Given request - Look through the entries below and report how many lines hold the string "part". Only the number is wanted.
--- start ---
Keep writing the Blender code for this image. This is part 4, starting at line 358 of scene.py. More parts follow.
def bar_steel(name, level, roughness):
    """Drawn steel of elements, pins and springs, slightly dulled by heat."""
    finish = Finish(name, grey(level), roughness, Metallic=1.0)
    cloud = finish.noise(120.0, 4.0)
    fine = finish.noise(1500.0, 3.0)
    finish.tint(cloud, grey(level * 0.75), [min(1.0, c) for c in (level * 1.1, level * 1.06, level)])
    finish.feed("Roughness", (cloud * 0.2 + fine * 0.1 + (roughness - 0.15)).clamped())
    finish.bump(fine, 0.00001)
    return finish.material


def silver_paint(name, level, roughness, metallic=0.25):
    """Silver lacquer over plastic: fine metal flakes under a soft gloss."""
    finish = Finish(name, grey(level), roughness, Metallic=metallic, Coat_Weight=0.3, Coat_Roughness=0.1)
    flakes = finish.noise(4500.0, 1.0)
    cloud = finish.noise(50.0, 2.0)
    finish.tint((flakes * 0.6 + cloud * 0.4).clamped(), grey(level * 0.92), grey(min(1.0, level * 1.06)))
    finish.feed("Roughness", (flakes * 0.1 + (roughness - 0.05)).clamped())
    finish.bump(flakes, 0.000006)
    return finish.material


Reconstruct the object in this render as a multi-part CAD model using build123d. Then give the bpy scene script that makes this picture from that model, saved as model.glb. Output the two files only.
--- end ---
Written response - 2